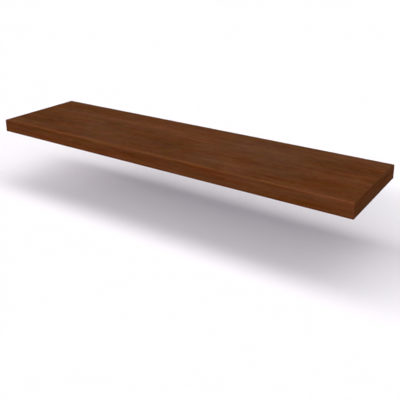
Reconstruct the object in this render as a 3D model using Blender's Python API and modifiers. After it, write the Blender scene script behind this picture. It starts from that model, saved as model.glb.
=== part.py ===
"""A floating wall shelf: a hollow 40 mm board that slides onto a hidden steel bracket.

The board is a torsion box. Two thin fibreboard skins are glued over a frame of rails, expanded paper
honeycomb fills the bays, and edge bands close the front and the ends. Four steel rods stand out of a
wall plate and run into bored cross rails, and two lock screws in the underside bear on the outer rods.

Frame: +X along the shelf, -Y out from the wall, +Z up. The origin is on the wall plane, in the middle
of the wall plate's back face. All sizes are in metres.
"""

import math

import bmesh
import bpy
from mathutils import Matrix, Vector

# The board's outside
BOARD_LENGTH = 1.200
BOARD_DEPTH = 0.300
BOARD_THICKNESS = 0.040

# The board's pieces
SKIN_THICKNESS = 0.003
BAND_THICKNESS = 0.003
BAND_LAND = 0.0004  # flat left on a band's edge inside its rounded arris
FRONT_RAIL_WIDTH = 0.040
END_RAIL_WIDTH = 0.040
BACK_RAIL_WIDTH = 0.030
CROSS_RAIL_WIDTH = 0.056
GLUE_GAP = 0.0003  # between pieces that are glued or rest on each other

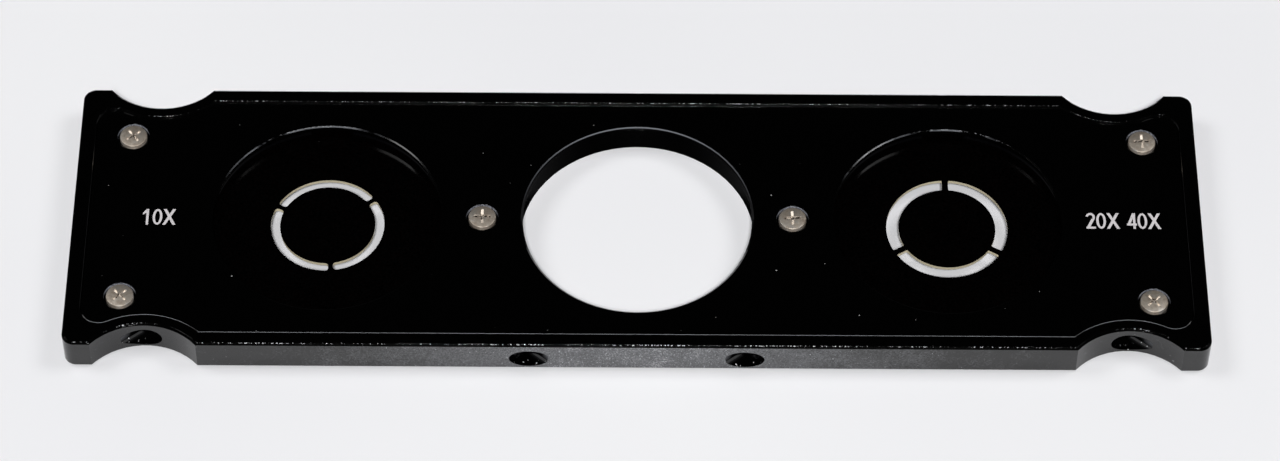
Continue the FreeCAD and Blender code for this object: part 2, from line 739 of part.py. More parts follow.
def build_centring_screw(label, side, lean, tip_gap):
    """A socket set screw in its bore, its point towards the holder's rim."""
    body = new_body(label)
    profile = new_sketch(body, f"{label}_profile")
    radius = size("set_screw_radius")
    point = size("set_screw_point")
    length = size("set_screw_length")
    add_polygon(profile, [
        (ZERO, ZERO),
        (length, ZERO),
        (length, radius),
        (point, radius),
        (ZERO, radius - point),
    ])
    revolve(body, profile, f"{label}_turned", axis="H_Axis")
    socket = new_sketch(body, f"{label}_hexagon", length, "YZ_Plane")
    corner = size("hex_across_flats") / math.sqrt(3)
    flat = size("hex_across_flats") / 2
    add_polygon(socket, [
        (corner, ZERO),
        (corner / 2, flat),
        (-corner / 2, flat),
        (-corner, ZERO),
        (-corner / 2, -flat),
        (corner / 2, -flat),
    ])
    cut(body, socket, f"{label}_socket", size("hex_depth"))
    reach = holder_radius + tip_gap
    across = reach * (notch_x - station_x) / outer_reach * (side * lean)
    forward = reach * apex_y / outer_reach
    place(body, station_x * side + across, -forward, bore_height,
          Size(-90.0) + bore_lean * (side * lean))
    return body


bodies = [build_plate(), build_cover()]
for label, (x, y) in COVER_SCREW_PLACES.items():
    bodies.append(build_cover_screw(label, x, y))
for kind, side, side_name in (("10x", -1, "left"), ("20x_40x", 1, "right")):
    bodies.append(build_holder(f"holder_{kind}", side))
    bodies.append(build_annulus(f"annulus_{kind}", side, kind))
    bodies.append(build_retaining_ring(f"retaining_ring_{kind}", side))
    bodies.append(build_leaf_spring(f"leaf_spring_{side_name}", side))
    bodies.append(build_centring_screw(
        f"centring_screw_{side_name}_outer", side, 1, size("outer_tip_gap")))
    bodies.append(build_centring_screw(
        f"centring_screw_{side_name}_inner", side, -1, size("inner_tip_gap")))
doc.recompute()

for thing in doc.Objects:
    if "Invalid" in thing.State or "Error" in thing.State:
        raise RuntimeError(f"{thing.Label} failed: {thing.State}")
os.makedirs("parts", exist_ok=True)
for body in bodies:
    shape = body.Shape
    if shape.isNull() or not shape.isValid() or len(shape.Solids) != 1:
        raise RuntimeError(f"{body.Label} has no sound solid")
    shape.exportStep(os.path.join("parts", f"{body.Label}.step"))
    print(f"{body.Label}: {shape.Volume:.1f} mm3")
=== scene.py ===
import math

import bmesh
import bpy
from mathutils import Matrix, Vector


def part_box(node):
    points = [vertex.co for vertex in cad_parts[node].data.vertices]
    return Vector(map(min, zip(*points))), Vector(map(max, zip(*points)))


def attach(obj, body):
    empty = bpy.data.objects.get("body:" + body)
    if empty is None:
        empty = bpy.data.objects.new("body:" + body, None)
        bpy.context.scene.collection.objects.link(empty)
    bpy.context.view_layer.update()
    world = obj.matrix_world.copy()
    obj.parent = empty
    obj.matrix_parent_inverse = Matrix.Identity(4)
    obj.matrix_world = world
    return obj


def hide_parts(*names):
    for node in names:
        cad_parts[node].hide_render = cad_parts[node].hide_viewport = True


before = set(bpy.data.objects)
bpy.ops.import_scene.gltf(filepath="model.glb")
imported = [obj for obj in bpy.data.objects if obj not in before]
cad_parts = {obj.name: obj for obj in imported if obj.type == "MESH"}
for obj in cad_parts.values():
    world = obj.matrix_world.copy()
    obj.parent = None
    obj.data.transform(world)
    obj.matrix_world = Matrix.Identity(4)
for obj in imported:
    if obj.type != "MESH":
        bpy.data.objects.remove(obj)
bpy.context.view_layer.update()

# The plate
# One flat bar of aluminium, milled to shape, glass bead blasted and anodised black. It carries every
# other piece and is the only one that the microscope's condenser touches.

MM = 0.001

# The outline of the plate in millimetres from its middle, and how far within it a wall still counts as
# an outer wall. The rear edge has more, for its detent grooves. The rim's painted reflection line is drawn
# in front of FRONT_RIM only, and painted glints only in a band below the top.
PLATE_TOP = 5.3
LONG_EDGE = 22.7
END_EDGE = 80.0
NOTCH_CENTRE = (68.7, 29.15)
NOTCH_RADIUS = 9.8
CORNER_CUT = 2.2
EDGE_ALLOWANCE = 0.1
NOTCH_ALLOWANCE = 0.06
DETENT_ALLOWANCE = 0.15
FRONT_RIM = -10.0
GLINT_BAND = 0.45

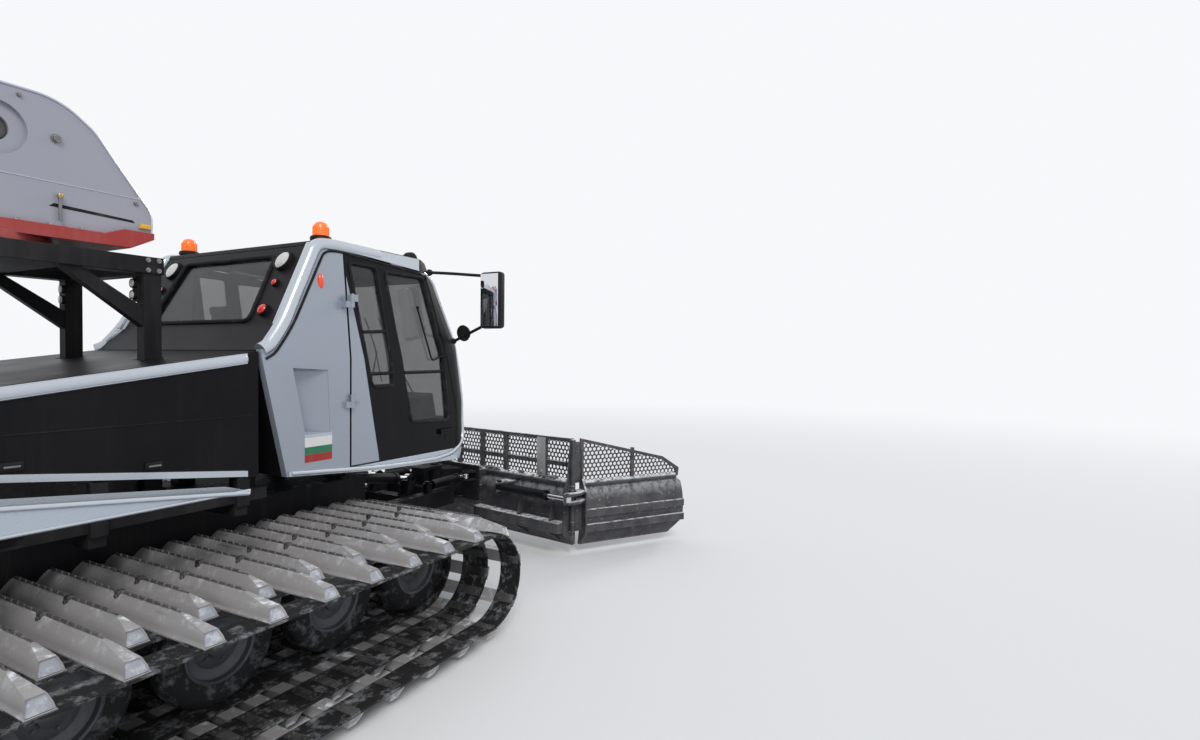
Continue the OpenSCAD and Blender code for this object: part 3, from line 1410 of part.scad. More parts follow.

=====

» YOUR TASK
Output the lines of the records above exactly as they appear, from the line containing "for thing in" through the line containing "obj.matrix_world = world".

» FINISHED EXERCISE
for thing in doc.Objects:
    if "Invalid" in thing.State or "Error" in thing.State:
        raise RuntimeError(f"{thing.Label} failed: {thing.State}")
os.makedirs("parts", exist_ok=True)
for body in bodies:
    shape = body.Shape
    if shape.isNull() or not shape.isValid() or len(shape.Solids) != 1:
        raise RuntimeError(f"{body.Label} has no sound solid")
    shape.exportStep(os.path.join("parts", f"{body.Label}.step"))
    print(f"{body.Label}: {shape.Volume:.1f} mm3")
=== scene.py ===
import math

import bmesh
import bpy
from mathutils import Matrix, Vector


def part_box(node):
    points = [vertex.co for vertex in cad_parts[node].data.vertices]
    return Vector(map(min, zip(*points))), Vector(map(max, zip(*points)))


def attach(obj, body):
    empty = bpy.data.objects.get("body:" + body)
    if empty is None:
        empty = bpy.data.objects.new("body:" + body, None)
        bpy.context.scene.collection.objects.link(empty)
    bpy.context.view_layer.update()
    world = obj.matrix_world.copy()
    obj.parent = empty
    obj.matrix_parent_inverse = Matrix.Identity(4)
    obj.matrix_world = world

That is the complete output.